AIM OF THE TASK » Restate every line of the material, word for word.

Object modeling scripts »
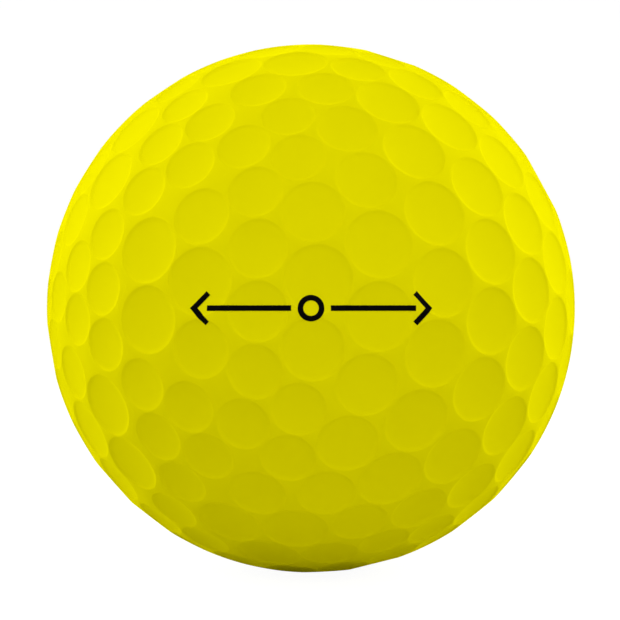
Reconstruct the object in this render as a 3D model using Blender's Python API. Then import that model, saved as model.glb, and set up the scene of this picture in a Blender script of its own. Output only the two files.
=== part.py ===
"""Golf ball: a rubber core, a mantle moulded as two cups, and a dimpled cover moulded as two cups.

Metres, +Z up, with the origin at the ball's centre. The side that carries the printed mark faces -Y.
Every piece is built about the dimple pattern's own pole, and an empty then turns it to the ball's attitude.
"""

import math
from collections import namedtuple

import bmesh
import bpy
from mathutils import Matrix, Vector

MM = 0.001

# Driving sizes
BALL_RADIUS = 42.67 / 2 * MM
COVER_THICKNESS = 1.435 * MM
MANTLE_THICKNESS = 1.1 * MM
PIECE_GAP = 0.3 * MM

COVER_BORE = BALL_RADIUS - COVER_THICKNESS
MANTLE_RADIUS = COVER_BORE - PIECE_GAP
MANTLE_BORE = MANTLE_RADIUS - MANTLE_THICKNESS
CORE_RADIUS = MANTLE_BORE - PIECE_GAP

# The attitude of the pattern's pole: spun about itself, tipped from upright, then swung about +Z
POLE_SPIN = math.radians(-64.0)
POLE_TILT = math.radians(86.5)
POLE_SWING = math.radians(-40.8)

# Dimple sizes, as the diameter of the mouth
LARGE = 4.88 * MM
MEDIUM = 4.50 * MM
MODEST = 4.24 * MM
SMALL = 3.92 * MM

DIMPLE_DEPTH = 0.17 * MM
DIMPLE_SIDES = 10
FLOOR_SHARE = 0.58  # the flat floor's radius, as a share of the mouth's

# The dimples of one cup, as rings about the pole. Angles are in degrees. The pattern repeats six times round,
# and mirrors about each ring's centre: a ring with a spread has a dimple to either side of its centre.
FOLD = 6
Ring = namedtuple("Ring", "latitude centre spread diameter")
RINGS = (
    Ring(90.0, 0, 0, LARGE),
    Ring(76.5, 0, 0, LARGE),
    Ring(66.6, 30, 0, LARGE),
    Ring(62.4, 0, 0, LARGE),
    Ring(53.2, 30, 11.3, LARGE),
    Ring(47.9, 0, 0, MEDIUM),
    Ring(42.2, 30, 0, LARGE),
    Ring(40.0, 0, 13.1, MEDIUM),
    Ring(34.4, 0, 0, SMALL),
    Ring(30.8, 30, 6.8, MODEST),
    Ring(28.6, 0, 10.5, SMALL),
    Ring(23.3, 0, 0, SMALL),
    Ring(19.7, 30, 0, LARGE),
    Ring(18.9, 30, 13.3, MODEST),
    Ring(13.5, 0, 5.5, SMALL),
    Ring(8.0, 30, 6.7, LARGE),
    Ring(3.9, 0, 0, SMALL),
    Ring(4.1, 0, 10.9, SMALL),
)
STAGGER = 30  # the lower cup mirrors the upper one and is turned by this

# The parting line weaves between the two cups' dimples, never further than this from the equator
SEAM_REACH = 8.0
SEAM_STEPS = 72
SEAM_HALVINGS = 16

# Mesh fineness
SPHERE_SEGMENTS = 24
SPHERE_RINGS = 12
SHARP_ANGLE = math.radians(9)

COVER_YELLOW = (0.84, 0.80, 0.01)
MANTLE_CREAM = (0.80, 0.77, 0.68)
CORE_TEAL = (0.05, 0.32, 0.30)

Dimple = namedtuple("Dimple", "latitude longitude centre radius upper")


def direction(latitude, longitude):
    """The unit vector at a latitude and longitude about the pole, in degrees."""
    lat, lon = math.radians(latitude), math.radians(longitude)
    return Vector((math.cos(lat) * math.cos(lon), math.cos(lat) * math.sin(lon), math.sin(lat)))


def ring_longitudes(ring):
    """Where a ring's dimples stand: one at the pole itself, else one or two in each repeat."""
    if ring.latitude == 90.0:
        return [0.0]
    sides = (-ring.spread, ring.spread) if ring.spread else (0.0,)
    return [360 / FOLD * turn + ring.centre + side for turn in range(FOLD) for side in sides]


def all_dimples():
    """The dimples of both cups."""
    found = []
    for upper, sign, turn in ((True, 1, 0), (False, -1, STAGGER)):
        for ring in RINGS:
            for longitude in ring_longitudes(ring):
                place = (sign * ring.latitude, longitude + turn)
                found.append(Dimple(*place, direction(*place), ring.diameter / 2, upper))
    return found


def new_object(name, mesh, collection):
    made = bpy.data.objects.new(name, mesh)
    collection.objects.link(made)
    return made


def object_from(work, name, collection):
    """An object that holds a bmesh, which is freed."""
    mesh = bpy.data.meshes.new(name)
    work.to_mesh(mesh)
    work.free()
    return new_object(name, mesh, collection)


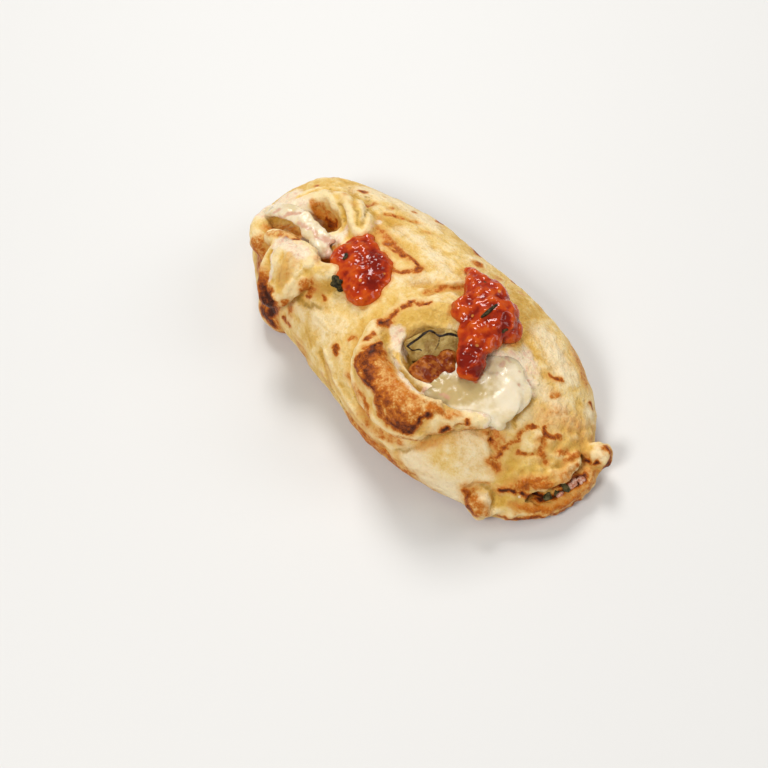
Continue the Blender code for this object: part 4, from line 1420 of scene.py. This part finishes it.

FINAL ANSWER »
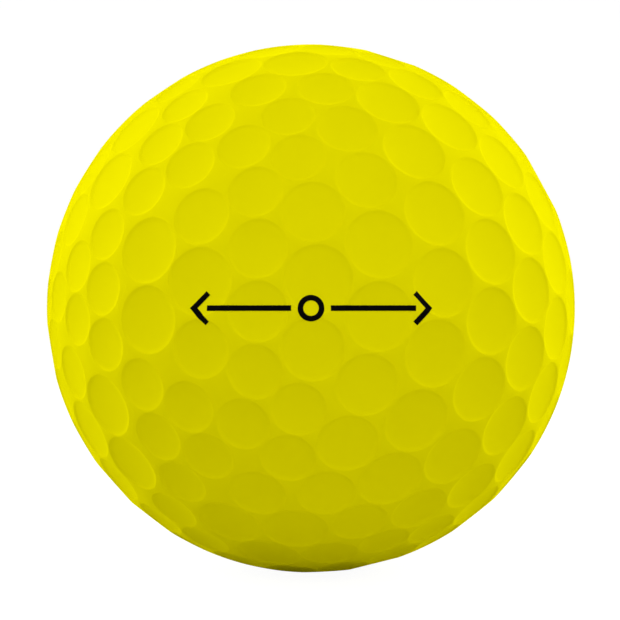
Reconstruct the object in this render as a 3D model using Blender's Python API. Then import that model, saved as model.glb, and set up the scene of this picture in a Blender script of its own. Output only the two files.
=== part.py ===
"""Golf ball: a rubber core, a mantle moulded as two cups, and a dimpled cover moulded as two cups.

Metres, +Z up, with the origin at the ball's centre. The side that carries the printed mark faces -Y.
Every piece is built about the dimple pattern's own pole, and an empty then turns it to the ball's attitude.
"""

import math
from collections import namedtuple

import bmesh
import bpy
from mathutils import Matrix, Vector

MM = 0.001

# Driving sizes
BALL_RADIUS = 42.67 / 2 * MM
COVER_THICKNESS = 1.435 * MM
MANTLE_THICKNESS = 1.1 * MM
PIECE_GAP = 0.3 * MM

COVER_BORE = BALL_RADIUS - COVER_THICKNESS
MANTLE_RADIUS = COVER_BORE - PIECE_GAP
MANTLE_BORE = MANTLE_RADIUS - MANTLE_THICKNESS
CORE_RADIUS = MANTLE_BORE - PIECE_GAP

# The attitude of the pattern's pole: spun about itself, tipped from upright, then swung about +Z
POLE_SPIN = math.radians(-64.0)
POLE_TILT = math.radians(86.5)
POLE_SWING = math.radians(-40.8)

# Dimple sizes, as the diameter of the mouth
LARGE = 4.88 * MM
MEDIUM = 4.50 * MM
MODEST = 4.24 * MM
SMALL = 3.92 * MM

DIMPLE_DEPTH = 0.17 * MM
DIMPLE_SIDES = 10
FLOOR_SHARE = 0.58  # the flat floor's radius, as a share of the mouth's

# The dimples of one cup, as rings about the pole. Angles are in degrees. The pattern repeats six times round,
# and mirrors about each ring's centre: a ring with a spread has a dimple to either side of its centre.
FOLD = 6
Ring = namedtuple("Ring", "latitude centre spread diameter")
RINGS = (
    Ring(90.0, 0, 0, LARGE),
    Ring(76.5, 0, 0, LARGE),
    Ring(66.6, 30, 0, LARGE),
    Ring(62.4, 0, 0, LARGE),
    Ring(53.2, 30, 11.3, LARGE),
    Ring(47.9, 0, 0, MEDIUM),
    Ring(42.2, 30, 0, LARGE),
    Ring(40.0, 0, 13.1, MEDIUM),
    Ring(34.4, 0, 0, SMALL),
    Ring(30.8, 30, 6.8, MODEST),
    Ring(28.6, 0, 10.5, SMALL),
    Ring(23.3, 0, 0, SMALL),
    Ring(19.7, 30, 0, LARGE),
    Ring(18.9, 30, 13.3, MODEST),
    Ring(13.5, 0, 5.5, SMALL),
    Ring(8.0, 30, 6.7, LARGE),
    Ring(3.9, 0, 0, SMALL),
    Ring(4.1, 0, 10.9, SMALL),
)
STAGGER = 30  # the lower cup mirrors the upper one and is turned by this

# The parting line weaves between the two cups' dimples, never further than this from the equator
SEAM_REACH = 8.0
SEAM_STEPS = 72
SEAM_HALVINGS = 16

# Mesh fineness
SPHERE_SEGMENTS = 24
SPHERE_RINGS = 12
SHARP_ANGLE = math.radians(9)

COVER_YELLOW = (0.84, 0.80, 0.01)
MANTLE_CREAM = (0.80, 0.77, 0.68)
CORE_TEAL = (0.05, 0.32, 0.30)

Dimple = namedtuple("Dimple", "latitude longitude centre radius upper")


def direction(latitude, longitude):
    """The unit vector at a latitude and longitude about the pole, in degrees."""
    lat, lon = math.radians(latitude), math.radians(longitude)
    return Vector((math.cos(lat) * math.cos(lon), math.cos(lat) * math.sin(lon), math.sin(lat)))


def ring_longitudes(ring):
    """Where a ring's dimples stand: one at the pole itself, else one or two in each repeat."""
    if ring.latitude == 90.0:
        return [0.0]
    sides = (-ring.spread, ring.spread) if ring.spread else (0.0,)
    return [360 / FOLD * turn + ring.centre + side for turn in range(FOLD) for side in sides]


def all_dimples():
    """The dimples of both cups."""
    found = []
    for upper, sign, turn in ((True, 1, 0), (False, -1, STAGGER)):
        for ring in RINGS:
            for longitude in ring_longitudes(ring):
                place = (sign * ring.latitude, longitude + turn)
                found.append(Dimple(*place, direction(*place), ring.diameter / 2, upper))
    return found


def new_object(name, mesh, collection):
    made = bpy.data.objects.new(name, mesh)
    collection.objects.link(made)
    return made


def object_from(work, name, collection):
    """An object that holds a bmesh, which is freed."""
    mesh = bpy.data.meshes.new(name)
    work.to_mesh(mesh)
    work.free()
    return new_object(name, mesh, collection)


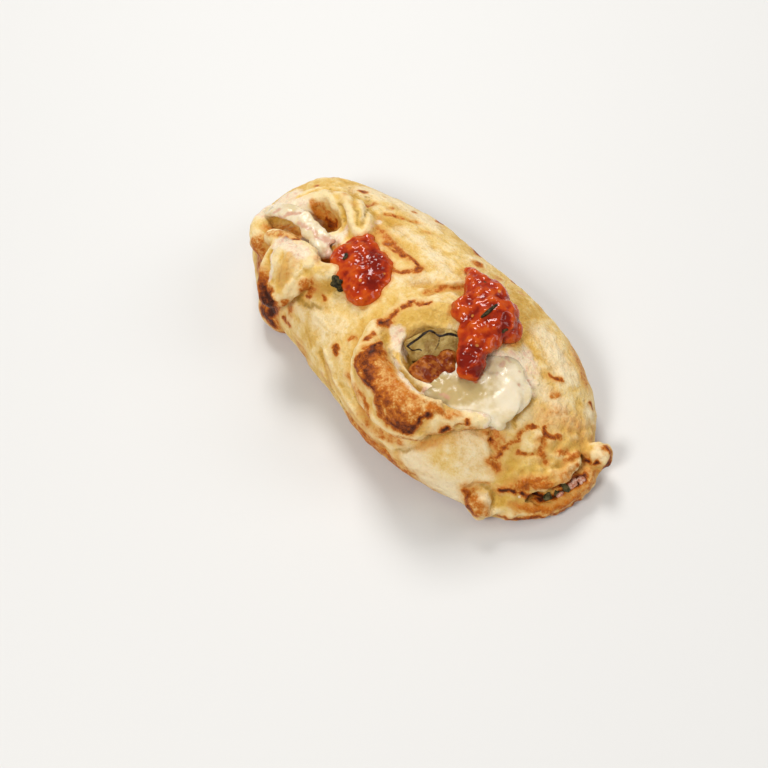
Continue the Blender code for this object: part 4, from line 1420 of scene.py. This part finishes it.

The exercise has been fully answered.